NEW YORK — An angry US public and Congress are pushing to snip the rip cord on golden parachutes used by fat cat CEOs to escape Wall Street's mayhem.
Democrats in Congress -- set to resume emergency talks Friday with their Republican counterparts on a 700-billion-dollar (478-billion-euro) bailout for the financial industry -- insisted that any agreed package include restrictions on executive pay.
They caught the mood of a nation sickened at watching the titans of finance walk away from Wall Street disasters not only unscathed, but enriched. "The wealthiest people, those... in the best position to pay, are being asked for no sacrifice at all," read a petition to Treasury Secretary Henry Paulson, which by Thursday, after three days, had 32,600 signatures.
The petition, organized by independent Senator Bernie Sanders from Vermont, attacked what it described as the Treasury's attempt to let bungling executives "continue to make exorbitant salaries and bonuses."
Those gigantic pay checks, bonuses, and Midas-like farewells encapsulate what the public sees as Wall Street's greed-is-good philosophy.
For example, the CEO of bankrupt Lehman Brothers, Richard Fuld, received total compensation of 71.9 million dollars in 2007, including stock, bonuses and other pay, according to a survey published by Forbes magazine.
Martin Sullivan, the chief executive of AIG, who left the insurance giant before it was rescued this month by the federal government, received 14 million dollars, a survey in USA Today said. He also quit with a severance package worth 47 million dollars.
Even punishment for those at the center of the chaos comes with a gold lining.
When the government took over collapsed mortgage giants Fannie Mae and Freddie Mac, ousted bosses Daniel Mudd and Richard Syron were not allowed 12.59 million dollars worth in severance payments.
Yet they still got out the door with 9.43 million dollars in retirement benefits.
Public anger at such figures underlies skepticism about the entire government rescue.

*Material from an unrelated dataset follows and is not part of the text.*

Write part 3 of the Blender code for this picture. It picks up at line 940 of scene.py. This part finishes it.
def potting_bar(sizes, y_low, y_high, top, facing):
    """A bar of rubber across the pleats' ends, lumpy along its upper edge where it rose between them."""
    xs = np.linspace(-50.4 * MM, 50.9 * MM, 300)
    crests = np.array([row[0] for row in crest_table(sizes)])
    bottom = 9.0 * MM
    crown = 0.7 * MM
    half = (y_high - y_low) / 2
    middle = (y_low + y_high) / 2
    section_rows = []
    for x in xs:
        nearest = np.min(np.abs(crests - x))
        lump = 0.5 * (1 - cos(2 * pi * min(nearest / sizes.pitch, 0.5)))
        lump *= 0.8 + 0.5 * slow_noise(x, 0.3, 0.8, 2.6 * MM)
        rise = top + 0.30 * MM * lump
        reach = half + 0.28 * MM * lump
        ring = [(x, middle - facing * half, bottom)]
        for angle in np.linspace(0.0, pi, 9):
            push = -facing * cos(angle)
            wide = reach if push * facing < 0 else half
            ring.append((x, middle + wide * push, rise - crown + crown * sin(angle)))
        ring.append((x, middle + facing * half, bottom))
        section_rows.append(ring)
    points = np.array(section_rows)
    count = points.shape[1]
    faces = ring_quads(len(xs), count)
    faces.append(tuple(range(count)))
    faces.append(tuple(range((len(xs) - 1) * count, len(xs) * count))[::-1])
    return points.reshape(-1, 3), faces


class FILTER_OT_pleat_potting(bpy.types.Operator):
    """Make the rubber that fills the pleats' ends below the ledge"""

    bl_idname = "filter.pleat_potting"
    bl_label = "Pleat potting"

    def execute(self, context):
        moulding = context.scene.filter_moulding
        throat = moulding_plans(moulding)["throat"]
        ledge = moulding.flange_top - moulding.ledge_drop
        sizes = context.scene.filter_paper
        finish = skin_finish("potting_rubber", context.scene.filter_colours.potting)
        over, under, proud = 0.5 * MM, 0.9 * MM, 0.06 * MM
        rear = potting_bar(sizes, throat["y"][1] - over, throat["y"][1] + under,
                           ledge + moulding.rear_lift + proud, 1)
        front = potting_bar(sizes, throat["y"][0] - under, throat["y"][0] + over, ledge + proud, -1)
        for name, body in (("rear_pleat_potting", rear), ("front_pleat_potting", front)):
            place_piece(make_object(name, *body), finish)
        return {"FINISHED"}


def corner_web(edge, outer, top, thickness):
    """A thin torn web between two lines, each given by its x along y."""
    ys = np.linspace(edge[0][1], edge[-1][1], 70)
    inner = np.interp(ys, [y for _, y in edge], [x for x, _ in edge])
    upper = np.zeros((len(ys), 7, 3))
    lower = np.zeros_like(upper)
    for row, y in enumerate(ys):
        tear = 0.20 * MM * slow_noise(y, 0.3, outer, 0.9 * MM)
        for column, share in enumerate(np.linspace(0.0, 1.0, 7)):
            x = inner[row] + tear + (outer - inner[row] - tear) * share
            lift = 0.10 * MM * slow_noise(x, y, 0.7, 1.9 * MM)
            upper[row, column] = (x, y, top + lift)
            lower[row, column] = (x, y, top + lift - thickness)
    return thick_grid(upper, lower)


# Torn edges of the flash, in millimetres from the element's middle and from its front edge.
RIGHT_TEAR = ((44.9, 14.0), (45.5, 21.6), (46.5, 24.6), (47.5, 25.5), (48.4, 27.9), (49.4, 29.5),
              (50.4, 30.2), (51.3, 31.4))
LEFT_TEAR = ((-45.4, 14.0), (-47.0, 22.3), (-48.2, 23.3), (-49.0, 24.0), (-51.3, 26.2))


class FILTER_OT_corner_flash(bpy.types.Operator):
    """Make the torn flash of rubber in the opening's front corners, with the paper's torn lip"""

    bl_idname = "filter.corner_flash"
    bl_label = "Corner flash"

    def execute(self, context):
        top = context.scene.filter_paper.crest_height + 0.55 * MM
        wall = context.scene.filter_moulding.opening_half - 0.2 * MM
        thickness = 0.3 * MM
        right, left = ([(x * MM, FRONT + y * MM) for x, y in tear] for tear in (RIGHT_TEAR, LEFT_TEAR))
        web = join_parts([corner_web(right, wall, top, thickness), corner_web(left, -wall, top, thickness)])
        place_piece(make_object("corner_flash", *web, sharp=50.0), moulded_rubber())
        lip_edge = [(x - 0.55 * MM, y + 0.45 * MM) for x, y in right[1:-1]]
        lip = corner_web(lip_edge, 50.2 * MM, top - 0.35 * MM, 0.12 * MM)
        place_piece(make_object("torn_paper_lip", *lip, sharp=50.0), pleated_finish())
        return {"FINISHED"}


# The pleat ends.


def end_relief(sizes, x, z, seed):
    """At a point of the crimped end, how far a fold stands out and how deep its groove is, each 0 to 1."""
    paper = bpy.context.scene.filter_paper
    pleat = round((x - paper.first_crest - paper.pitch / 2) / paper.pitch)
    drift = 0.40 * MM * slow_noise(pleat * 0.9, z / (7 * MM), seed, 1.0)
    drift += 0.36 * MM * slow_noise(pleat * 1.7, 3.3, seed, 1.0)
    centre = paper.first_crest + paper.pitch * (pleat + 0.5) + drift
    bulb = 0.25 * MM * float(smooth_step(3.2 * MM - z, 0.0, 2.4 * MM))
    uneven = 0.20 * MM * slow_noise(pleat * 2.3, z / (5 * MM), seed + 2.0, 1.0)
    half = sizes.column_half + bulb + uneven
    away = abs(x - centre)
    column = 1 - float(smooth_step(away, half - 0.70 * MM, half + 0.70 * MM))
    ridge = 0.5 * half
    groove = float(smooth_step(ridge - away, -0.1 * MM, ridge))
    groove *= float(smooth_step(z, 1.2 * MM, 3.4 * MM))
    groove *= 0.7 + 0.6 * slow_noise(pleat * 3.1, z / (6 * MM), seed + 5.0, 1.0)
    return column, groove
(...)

"We'll never see that money again," said Mathew May, a 24-year-old economics student attending a small demonstration near the New York Stock Exchange. "They deregulated the markets and ran wild. Now we're bailing them out."Arun Gupta, an editor of alternative New York newspaper The Indypendent, said there was "socialism for the rich and dog-eat-dog capitalism for the rest of us."
"Think about it," Gupta wrote in an email that quickly circulated to thousands of activists and inspired the New York street protest. "They said providing healthcare for nine million children, perhaps costing six billion dollars a year, was too expensive, but there's evidently no sum of money large enough that will sate the Wall Street pigs."
And left-wingers are not the only ones speaking out.
Newt Gingrich, the fiercely conservative former speaker in the House of Representatives, wrote in the National Review that the bailouts, likely to top a trillion dollars, smack of "crony capitalism."
"Doesn't that mean that we're using the taxpayers' money to hire people to save their friends with even more taxpayer money?" he asked.
Forbes, the magazine for and about the rich, also said enough was enough.
"The compensation schemes for Wall Street CEOs should be capped to a small fixed amount," wrote national editor Robert Lenzner.
"The rest should be dependent on performance in a way that does not reward taking greater risk than is prudent. If CEOs don't perform, they should get nothing."
One worker in the New York finance sector, who asked not to be named, said his colleagues were as angry as the general public.
"A lot of people are very upset that managers in their own companies and captains of industry in other areas made some really, really bad decisions," he said.
"The most insulting thing is the golden parachutes where these jackals from Fannie and Freddie, having destroyed the company, walked away with millions.... It all comes down to greed."